11                        This court concludes that D.L.S has failed to establish either deficient performance or prejudice in this case.  Even if the guardian’s statements were objectionable, trial counsel provided a reasonable strategic explanation for not objecting to the statements.  Counsel did not want to draw more attention to the statements, believing that the isolated statements might be lost “in the fog.”

12                        In addition, even if D.L.S. could establish that the failure to object constituted deficient performance, he fails woefully to satisfy the prejudice prong of the Strickland test.  This court concludes that objecting to the guardian’s statements would not have made any difference in the outcome of this case.  There was substantial evidence demonstrating D.L.S.’s failure to assume parental responsibility.  D.L.S. admitted that he failed to comply with the court-required conditions for the return of his children.  Based on the multitude of evidence favoring termination, this court cannot conclude that failure to object to the proffered statements resulted in prejudice to D.L.S.  His claim of ineffective assistance of trial counsel fails. 

                        By the Court.—Orders affirmed.

                        This opinion will not be published.  See Wis.

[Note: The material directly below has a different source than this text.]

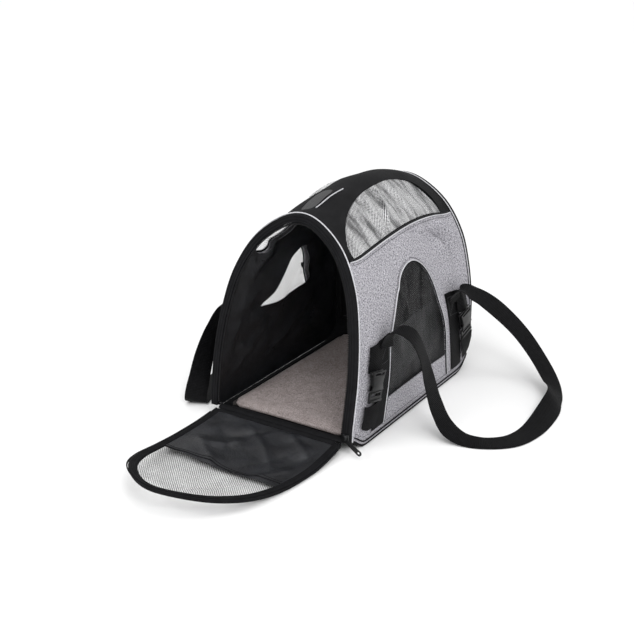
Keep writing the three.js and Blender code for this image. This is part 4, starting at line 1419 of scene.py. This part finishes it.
def add_clips():
    for side in SIDES:
        for end, (bottom, top, clip_top, tilt) in CORNERS.items():
            name = f"{side}_{end}"
            anchor_y = slanted(bottom, ANCHOR_FOOT_Z, (top - bottom) / (ANCHOR_TOP - ANCHOR_FOOT_Z))
            clip_y = slanted(clip_top, CLIP_TOP_Z, tilt)
            strap_on_wall(f"{name}_anchor_web", side, 16, ANCHOR_TOP, anchor_y, WEBBING, 0.5, 2.2, "bag",
                          [f"{name}_anchor"])
            strap_on_wall(f"{name}_clip_web", side, CLIP_Z + 29, 158, clip_y, CLIP_WEBBING, STRAP_OFFSET,
                          STRAP_OFFSET + WEBBING_THICK, "bag", [f"{name}_clip_strap"], 0.8)
            strap_on_wall(f"{name}_tail_web", side, 26, CLIP_Z - 24, clip_y, CLIP_WEBBING,
                          STRAP_OFFSET + WEBBING_THICK, STRAP_OFFSET + 2 * WEBBING_THICK, f"{name}_clip",
                          [f"{name}_clip_tail"], 1.2)
            box_stitch(f"{name}_anchor_thread", side, anchor_y, 118, 150, 14)
            place = clip_place(side, end, clip_y)
            slot_hole = [(-14, 25), (14, 25), (15, 28.4), (-15, 28.4)]
            back = plate(f"{name}_clip_body", FEMALE, 0.2, 2.0, place, 0.5, [slot_hole])
            put(back, "bag", f"{name}_clip_female")
            front = plate(f"{name}_clip_face", FEMALE, 5.4, 7.6, place, 0.8, [slot_hole])
            put(front, "bag")
            for s, edge in ((-1, "a"), (1, "b")):
                cheek = [(15.6, 9), (14.6, 10.5), (12.6, 20), (15, 22), (17.6, 22), (15, 11)]
                cheek = [(s * x, y) for x, y in cheek]
                put(plate(f"{name}_clip_cheek_{edge}", cheek, 1.6, 5.8, place, 0.3), "bag")
            bridge = [(-17, 21.5), (17, 21.5), (16.6, 23.6), (-16.6, 23.6)]
            put(plate(f"{name}_clip_bridge", bridge, 1.6, 5.8, place, 0.3), "bag")
            male = plate(f"{name}_clip_fork", MALE, 2.4, 5.2, place, 0.6, [bar(15, -9, -5)])
            put(male, f"{name}_clip", f"{name}_clip_male")
            rib = bar(18, -3.4, -1.6)
            put(plate(f"{name}_clip_rib", rib, 4.6, 6.6, place, 0.5), f"{name}_clip")
            foot = bar(18.6, -18, -14.4)
            put(plate(f"{name}_clip_foot", foot, 4.6, 6.8, place, 0.7), f"{name}_clip")


def box_stitch(name, side, centre, z0, z1, half):
    """A sewn box with a cross, as on load-bearing webbing."""
    corners = [(-half, z0), (half, z0), (half, z1), (-half, z1), (-half, z0), (half, z1)]
    line = np.array(corners, float)
    share, _ = by_length(line)

    def path(t):
        w = np.interp(t, share, line[:, 0])
        z = np.interp(t, share, line[:, 1])
        return on_side(side, u_at_height(z)), centre(z) + w
    stitches(name, path, "thread", 3.2, 2.2, 0.34, 2.35)


# The handles' routes in millimetres from the sewn front end, each with the direction of the width.
RIGHT_STOPS = [
    (150, 93, 174, 0, 1, 0), (163, 97, 180, -0.1, 1, 0), (182, 103, 172, -0.2, 0.95, 0.1),
    (196, 110, 142, -0.3, 0.9, 0.2), (207, 115, 100, -0.1, 0.95, 0.25), (220, 118, 56, -0.08, 0.93, 0.35),
    (240, 121, 20, -0.1, 0.93, 0.3), (266, 127, 4.2, -0.3, 0.92, 0.1), (298, 138, FLOOR_Z, -0.62, 0.78, 0),
    (330, 166, FLOOR_Z, -0.86, 0.5, 0), (344, 212, FLOOR_Z, -0.99, 0.1, 0),
    (346, 270, FLOOR_Z + 4.2, -0.97, 0, 0.24), (342, 326, FLOOR_Z + 15, -0.6, -0.1, 0.79),
    (324, 366, FLOOR_Z + 19, -0.75, -0.37, 0.5),
    (290, 392, 48, -0.3, -0.95, 0), (248, 394, 94, -0.3, -0.95, -0.05), (206, 378, 136, -0.3, -0.93, -0.1),
    (176, 356, 162, -0.15, -0.98, 0), (156, 337, 173, 0, -1, 0),
]
LEFT_STOPS = [
    (-152, 88, 171, 0, 1, 0), (-163, 74, 160, 0, 1, 0), (-170, 54, 132, 0.1, 0.97, 0.1),
    (-174, 32, 92, 0.3, 0.92, 0.1), (-175, 14, 50, 0.5, 0.85, 0.05), (-176, 3, 18, 0.75, 0.65, 0),
    (-180, 10, 4.5, 0.93, 0.35, 0), (-194, 50, FLOOR_Z, 0.97, 0.22, 0), (-212, 112, FLOOR_Z, 0.98, 0.2, 0),
    (-228, 190, FLOOR_Z, 1, 0, 0), (-232, 250, FLOOR_Z, 1, 0, 0), (-230, 306, FLOOR_Z + 0.6, 0.99, -0.1, 0),
    (-216, 352, 16, 0.9, -0.4, -0.1), (-197, 378, 52, 0.7, -0.68, -0.2), (-179, 381, 100, 0.45, -0.85, -0.2),
    (-168, 362, 146, 0.15, -0.97, -0.1), (-158, 338, 170, 0, -1, 0),
]


def add_handle(side, stops):
    """Carry webbing: its middle line and the direction of its width, as in the part's source."""
    def sewn(z, y, offset):
        p = wall(on_side(side, u_at_height(z)), y, offset, soft=False) / MM
        return [p[0], p[1] + MOUTH_TO_ORIGIN, p[2]]
    middle = [sewn(142, 90, 6.4), sewn(152, 92, 6.6), *[s[:3] for s in stops], sewn(152, 332, 7.4),
              sewn(142, 334, 6.6)]
    widths = [(0, 1, 0), (0, 1, 0), *[s[3:] for s in stops], (0, -1, 0), (0, -1, 0)]
    line = spline(middle, 12)
    wide = np.stack([np.interp(np.arange(len(line)) / 12, np.arange(len(widths)), np.array(widths)[:, k])
                     for k in range(3)], -1)
    for _ in range(6):
        wide[1:-1] = (wide[:-2] + 2 * wide[1:-1] + wide[2:]) / 4
    along = unit(np.gradient(line, axis=0))
    wide = unit(wide - (wide * along).sum(1, keepdims=True) * along)
    thick = np.cross(along, wide)
    thick *= np.sign(thick[:, 2].sum() or 1)
    across = np.linspace(-0.5, 0.5, 9)
    share, length = by_length(line)
    edge = 0.35 * (np.abs(across) * 2) ** 8
    body = []
    for sign in (1, -1):
        lift = sign * (WEBBING_THICK / 2 - edge[:, None]) + np.zeros(len(line))
        body.append(line[:, None] + wide[:, None] * (WEBBING * across)[None, :, None]
                    + thick[:, None] * lift.T[..., None])
    points = np.vstack([b.reshape(-1, 3) for b in body])
    points[:, 1] -= MOUTH_TO_ORIGIN
    flat = np.vstack([flat_uv(WEBBING * across[None], share[:, None] * length)] * 2)
    points[:, 2] = np.maximum(points[:, 2], 0.2)
    made = finish_piece(f"{side}_carry_webbing", points * MM, sheet_faces(len(line), len(across)), "webbing",
                        flat, 50)
    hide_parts(f"{side}_handle")
    sign = 1 if side == "right" else -1
    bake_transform(made)
    route = line.copy()
    route[:, 1] -= MOUTH_TO_ORIGIN
    route = route * MM
    tuple(float(c) for c in route[0])


# ---------- zip sliders and pull tabs ----------


def paint_node(name, paint, bevel):
    """A copy of a CAD node with rounded edges and its own finish."""
    node = frame["nodes"][name]
    mesh = node.data.copy()
    mesh.materials.clear()
    made = link_piece(name + "_finish", mesh, paint)
    work = bmesh.new()
    work.from_mesh(mesh)
    bmesh.ops.remove_doubles(work, verts=work.verts, dist=1e-6)
    bmesh.ops.dissolve_limit(work, angle_limit=math.radians(2), verts=work.verts, edges=work.edges)
    bmesh.ops.recalc_face_normals(work, faces=work.faces)
    work.to_mesh(mesh)
    work.free()
    rounding = made.modifiers.new("bevel", "BEVEL")
    rounding.width = bevel
    rounding.segments = 2
    rounding.limit_method = "ANGLE"
    mesh.shade_smooth()
    mesh.set_sharp_from_angle(angle=math.radians(45))
    put(made, node["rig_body"], name)


def add_zip_hardware():
    for end in ("front", "rear"):
        paint_node(f"{end}_zip_slider", "zip", 0.0005)
        paint_node(f"{end}_pull_tab", "plastic", 0.0004)


add_camera()
add_handle("right", RIGHT_STOPS)
add_handle("left", LEFT_STOPS)
add_studio()
add_walls()
add_rims()
add_piping()
add_base()
add_pad()
add_front_door()
add_rear_door()
add_clips()
add_zip_hardware()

Stat. Rule 809.23(1)(b)4.

 


 



[1]  This appeal is decided by one judge pursuant to Wis. Stat. § 752.31(2) (2001-02).

[2]  All references to the Wisconsin Statutes are to the 2001-02 version unless otherwise noted.

[3]  The only other address given was to a building owned by the City of Milwaukee and when the social worker attempted to meet D.L.S. at this address, he never appeared.

[4]  See State v. Machner, 92 Wis. 2d 797, 285 N.W.2d 905 (1979).